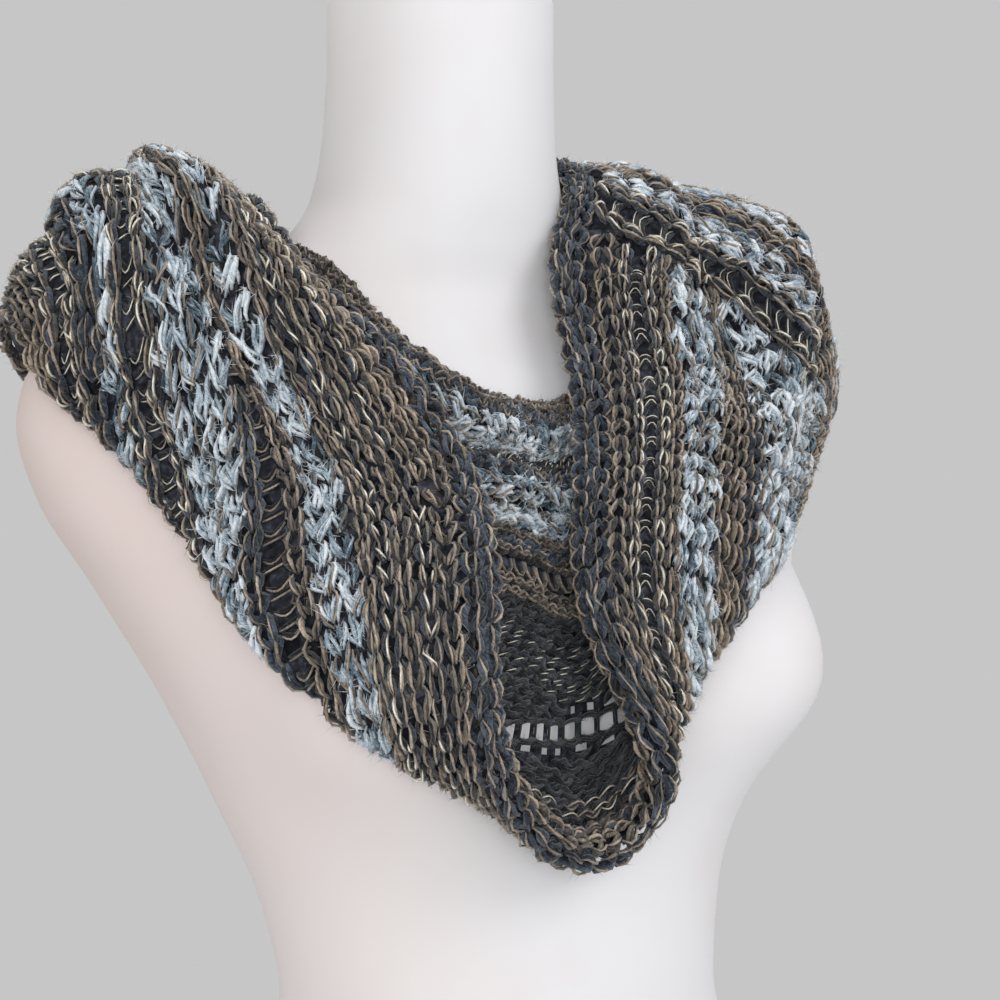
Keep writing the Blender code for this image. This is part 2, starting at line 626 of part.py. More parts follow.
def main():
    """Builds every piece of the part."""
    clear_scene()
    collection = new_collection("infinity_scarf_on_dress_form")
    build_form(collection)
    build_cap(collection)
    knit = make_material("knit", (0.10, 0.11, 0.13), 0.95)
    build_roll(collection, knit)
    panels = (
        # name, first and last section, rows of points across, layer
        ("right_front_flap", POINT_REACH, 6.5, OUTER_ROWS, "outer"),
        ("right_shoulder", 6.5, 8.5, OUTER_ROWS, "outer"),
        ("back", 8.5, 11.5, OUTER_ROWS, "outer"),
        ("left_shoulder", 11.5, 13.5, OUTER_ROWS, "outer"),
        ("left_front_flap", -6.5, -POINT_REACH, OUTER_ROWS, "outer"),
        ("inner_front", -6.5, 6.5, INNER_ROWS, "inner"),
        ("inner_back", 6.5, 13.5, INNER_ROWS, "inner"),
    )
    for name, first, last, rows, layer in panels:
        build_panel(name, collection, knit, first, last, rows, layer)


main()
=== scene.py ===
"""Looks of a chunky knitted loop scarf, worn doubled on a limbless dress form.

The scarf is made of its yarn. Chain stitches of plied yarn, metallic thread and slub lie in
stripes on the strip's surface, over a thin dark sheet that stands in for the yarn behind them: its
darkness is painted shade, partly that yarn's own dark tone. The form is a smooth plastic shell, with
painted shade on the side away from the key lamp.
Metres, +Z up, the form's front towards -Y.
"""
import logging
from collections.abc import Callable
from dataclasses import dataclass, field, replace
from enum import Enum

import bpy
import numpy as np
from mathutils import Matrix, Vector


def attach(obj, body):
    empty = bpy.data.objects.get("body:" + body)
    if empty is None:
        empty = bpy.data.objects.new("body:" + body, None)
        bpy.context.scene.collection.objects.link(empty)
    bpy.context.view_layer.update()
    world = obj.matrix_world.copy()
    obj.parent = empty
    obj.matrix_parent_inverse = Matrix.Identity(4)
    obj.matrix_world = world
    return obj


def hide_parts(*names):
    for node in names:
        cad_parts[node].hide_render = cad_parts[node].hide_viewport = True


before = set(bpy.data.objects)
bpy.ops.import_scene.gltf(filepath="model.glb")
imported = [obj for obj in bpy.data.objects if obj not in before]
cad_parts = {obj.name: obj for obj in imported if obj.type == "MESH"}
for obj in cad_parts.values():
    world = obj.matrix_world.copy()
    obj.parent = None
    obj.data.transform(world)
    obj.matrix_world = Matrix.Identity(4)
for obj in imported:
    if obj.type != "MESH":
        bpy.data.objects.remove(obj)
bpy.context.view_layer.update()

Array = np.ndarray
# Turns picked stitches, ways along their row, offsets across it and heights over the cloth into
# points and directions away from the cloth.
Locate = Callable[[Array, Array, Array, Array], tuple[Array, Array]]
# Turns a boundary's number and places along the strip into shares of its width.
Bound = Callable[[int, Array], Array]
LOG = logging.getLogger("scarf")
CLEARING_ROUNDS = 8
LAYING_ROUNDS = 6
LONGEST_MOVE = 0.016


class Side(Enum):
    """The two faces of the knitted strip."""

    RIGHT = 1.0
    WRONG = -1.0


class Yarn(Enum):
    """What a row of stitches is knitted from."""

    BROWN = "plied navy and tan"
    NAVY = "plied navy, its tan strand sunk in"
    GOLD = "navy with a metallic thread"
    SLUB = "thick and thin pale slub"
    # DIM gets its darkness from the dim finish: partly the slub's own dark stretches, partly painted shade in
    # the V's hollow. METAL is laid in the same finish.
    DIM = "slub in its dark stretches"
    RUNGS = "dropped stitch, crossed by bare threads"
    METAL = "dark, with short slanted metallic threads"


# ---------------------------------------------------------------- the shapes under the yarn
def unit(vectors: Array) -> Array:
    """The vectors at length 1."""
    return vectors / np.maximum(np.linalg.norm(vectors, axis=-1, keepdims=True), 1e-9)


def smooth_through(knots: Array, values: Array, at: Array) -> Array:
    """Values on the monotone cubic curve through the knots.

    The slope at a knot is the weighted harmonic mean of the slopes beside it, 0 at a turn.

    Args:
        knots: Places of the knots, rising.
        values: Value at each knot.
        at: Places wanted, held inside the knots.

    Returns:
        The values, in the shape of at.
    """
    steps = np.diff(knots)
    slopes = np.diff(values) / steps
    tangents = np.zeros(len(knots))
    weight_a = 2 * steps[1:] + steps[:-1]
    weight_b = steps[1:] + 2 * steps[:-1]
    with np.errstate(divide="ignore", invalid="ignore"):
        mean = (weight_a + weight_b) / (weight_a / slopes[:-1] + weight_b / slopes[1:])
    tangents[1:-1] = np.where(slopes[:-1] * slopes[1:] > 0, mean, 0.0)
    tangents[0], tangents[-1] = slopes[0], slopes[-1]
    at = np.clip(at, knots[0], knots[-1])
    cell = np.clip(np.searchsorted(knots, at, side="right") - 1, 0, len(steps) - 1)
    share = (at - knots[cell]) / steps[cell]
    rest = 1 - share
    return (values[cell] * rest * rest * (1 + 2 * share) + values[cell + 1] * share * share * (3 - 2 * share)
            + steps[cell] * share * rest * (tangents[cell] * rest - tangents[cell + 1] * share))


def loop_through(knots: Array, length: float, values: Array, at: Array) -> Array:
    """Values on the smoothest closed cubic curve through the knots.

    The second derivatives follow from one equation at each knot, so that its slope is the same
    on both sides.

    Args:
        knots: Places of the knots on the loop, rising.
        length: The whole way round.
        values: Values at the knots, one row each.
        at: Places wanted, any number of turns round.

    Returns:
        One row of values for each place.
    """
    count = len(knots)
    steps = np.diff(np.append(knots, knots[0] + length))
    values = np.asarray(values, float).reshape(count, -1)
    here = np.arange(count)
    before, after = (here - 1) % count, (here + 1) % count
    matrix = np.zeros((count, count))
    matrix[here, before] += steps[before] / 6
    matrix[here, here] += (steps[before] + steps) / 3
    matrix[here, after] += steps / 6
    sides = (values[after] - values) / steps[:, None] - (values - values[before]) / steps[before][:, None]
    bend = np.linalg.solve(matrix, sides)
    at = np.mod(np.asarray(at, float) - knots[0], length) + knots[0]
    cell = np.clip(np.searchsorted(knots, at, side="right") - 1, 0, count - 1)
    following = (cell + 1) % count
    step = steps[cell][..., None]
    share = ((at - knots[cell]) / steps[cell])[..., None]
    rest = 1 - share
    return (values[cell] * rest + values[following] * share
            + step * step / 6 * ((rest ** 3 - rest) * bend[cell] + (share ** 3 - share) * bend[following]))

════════

SET EXERCISE >> In the listing above, find the line with "in imported if" and the line with "row of stitches". Output those two lines and every line between them, exactly as written.

ANSWER TO THE EXERCISE >>
cad_parts = {obj.name: obj for obj in imported if obj.type == "MESH"}
for obj in cad_parts.values():
    world = obj.matrix_world.copy()
    obj.parent = None
    obj.data.transform(world)
    obj.matrix_world = Matrix.Identity(4)
for obj in imported:
    if obj.type != "MESH":
        bpy.data.objects.remove(obj)
bpy.context.view_layer.update()

Array = np.ndarray
# Turns picked stitches, ways along their row, offsets across it and heights over the cloth into
# points and directions away from the cloth.
Locate = Callable[[Array, Array, Array, Array], tuple[Array, Array]]
# Turns a boundary's number and places along the strip into shares of its width.
Bound = Callable[[int, Array], Array]
LOG = logging.getLogger("scarf")
CLEARING_ROUNDS = 8
LAYING_ROUNDS = 6
LONGEST_MOVE = 0.016


class Side(Enum):
    """The two faces of the knitted strip."""

    RIGHT = 1.0
    WRONG = -1.0


class Yarn(Enum):
    """What a row of stitches is knitted from."""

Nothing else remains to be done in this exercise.